Expand my Community achievements bar.

Cold standby instance not syncing plus the primary instance says channel unregistered

Avatar

Level 4

Hello there,

As part of our 6.5 upgrade, we've decided to derive a standby instance from the primary author instance. I've thoroughly followed the steps mentioned in the official adobe documentation. However, when I goto the JMX console on the primary author, It says 'channel unregistered'. Whereas, on the standby instance, the status is stuck at 'initializing'. I've restarted these instances multiple times only to run into the same problem over and over again. Any pointers about how to troubleshoot this problem would be greatly appreciated. Thanks!

 

 

P.S. Tagging @milind_bachani and @Pavan_Kalyan for a quick response. As always, thanks in advance guys for being sooo helpful

15 Replies

Avatar

Level 4

Hi @Alisahali 

I believe you must me missing something while doing the process.

Please refer this below link for reference 

https://www.youtube.com/watch?v=Sr0n-P5PnhA

kindly revert me back if you still face the same issue.!

Thanks!

Avatar

Level 4

Hey @Pavan_Kalyan . Unfortunately, I haven't had any luck resolving it. I did follow every step as mentioned here. My last resort is to try and remove all the old config files on the primary instance, set up new configuration files and then derive a standby instance from it. I'm going to try it in a few hours. Hopefully that resolves it.

 

Also, I see the 'writing segments' and 'loading segments' logs on the primary instance tarmk-coldstandby.log file. However, all I see on the standby instance logs is ''head state did not change: skipping flush". There's something preventing the standby from establishing a TCP/IP connection with the primary instance. I noticed that the TCP port on our primary instance is active. Also, the standby entry for the standby instance (with standby's clientid)  on the jmx console on our primary instance is missing, which sort of confirms that the connection hasn't been established yet. 

Avatar

Level 4

Update: I did some more digging and realised I have all the right configurations in place. The TCP port '8088' (This is the one we're using instead of the default 8023) on primary is active and listening. However, the standby isn't able to establish a connection with it. I tried using curl commands to verify if it's possible or not. Any idea why this could be happening or where to look within AEM in order to troubleshoot this problem (except for SegmentNodeStoreService.config and StandbyStoreService.config).

Avatar

Level 2

Hi,   We are having the same issue  it  seems.

 

I have  noticed that the "Standby"  never EVER makes the requests to the primary for some reason.

 

On the Standby server,  i  did a  curl -v http://ipaddress:8088     and  got a  response back indicating the port was open.
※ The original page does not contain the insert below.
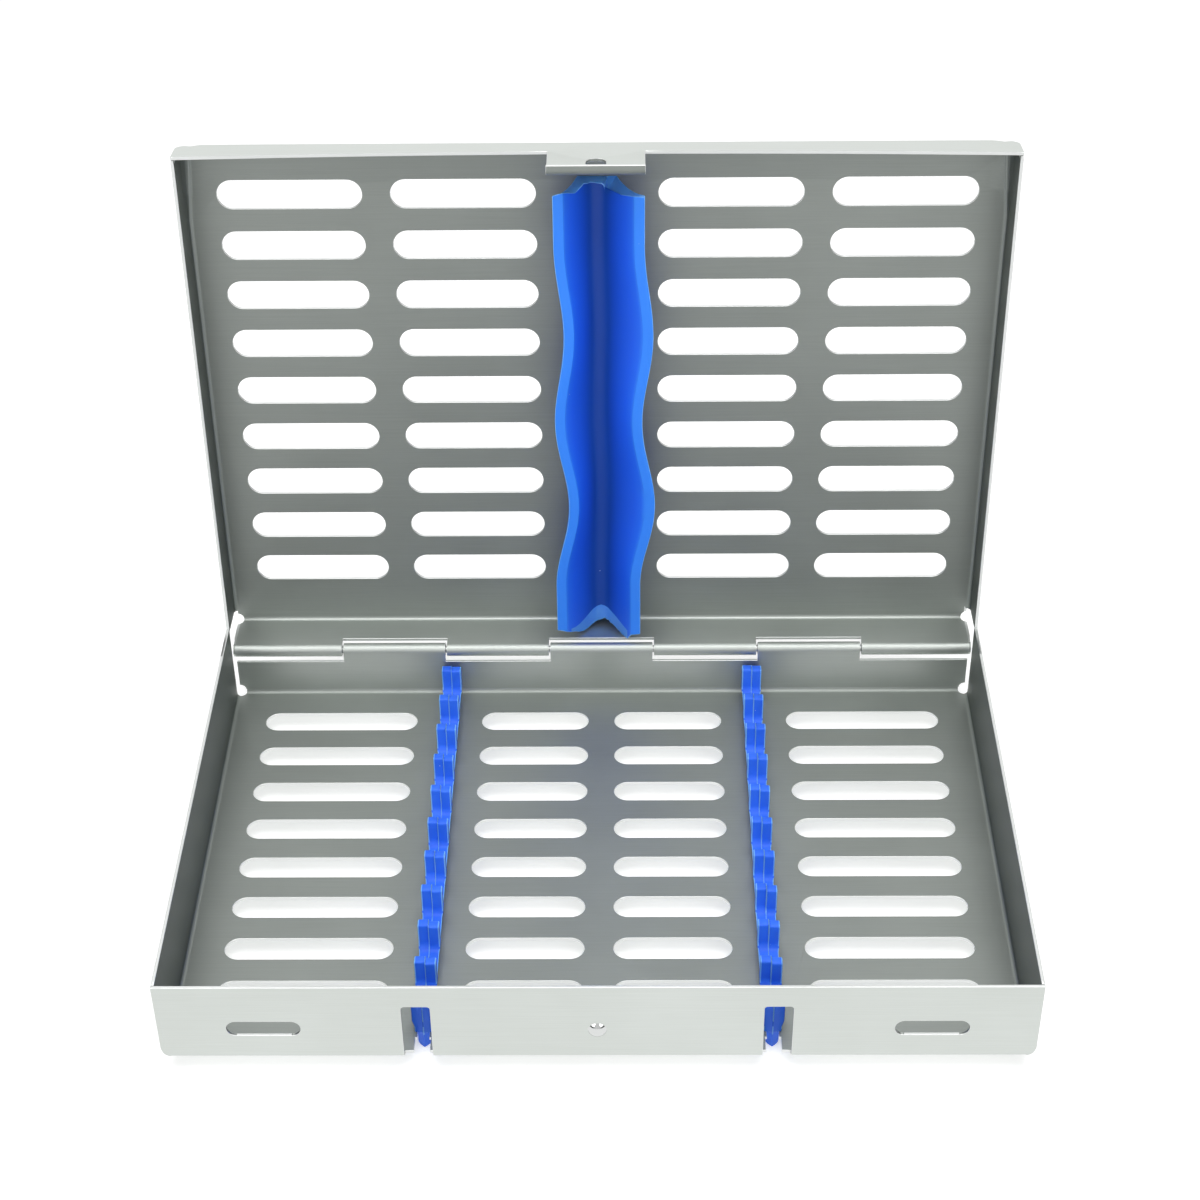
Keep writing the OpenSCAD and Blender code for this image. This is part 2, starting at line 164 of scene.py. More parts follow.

On the primary,  i saw in the log "ClientFilterHandler Client /10.x.x.x:randomhighport is allowed.

Then on the following line,    io.netty.handler.codec.DecoderException:   not an SSL/TLS record.

 

Despite the fact we have configured for a NON-SECURE cold standby.

 

I cant make sense of  why an  6.4 AEM  thats had a  in-place upgrade to  v6.5  is failing like this.

Avatar

Level 4

We noticed the exact same error this morning!! I'm so relieved that at least I can see a relevant error. It was frustrating having to just monitor things with no luck. Also, I created two fresh AEM 6.5 instances and setting up this connection between the two was a breeze, so that confirms that the steps I've been following were correct all along.

 

Also, please post here if you do manage to resolve it. Thanks

Avatar

Level 2

Sounds liek your repeating the exact same tests  and environment checks that we are as well.

 

If we have any success in isolating the exact root cause we will share.

 

At this point  our theory is that the http:// request from the standby server using CURL is hitting the primary http://  interface  and AEM is doing some very hidden rewrite/redirect to https://  .

 

The CURL request is NOT  going through a system proxy either,  so we are now focusing on the primary author and  what it is doing.  

 

Avatar

Level 2

We havent been successful  in resolving this.  

 

But we did a few things today to  try and isolate it.

 

1: Built 2 new servers

2: Setup AEM v6.4 on one as the 'primary' then shut it down and copied it to the 'standby'

3: Configured the 'standby' and verified it was  making the requests to the primary and pulling data across.

4: Installed the latest v6.4 servicepack and retested that  'Standby' was still synchroning

5: Stopped the 'standby', then did an in-place upgrade on the 'primary' to v6.5

6: Stopped the primary and coppied it to the 'standby' server and reconfigured to startup as a 'standby'.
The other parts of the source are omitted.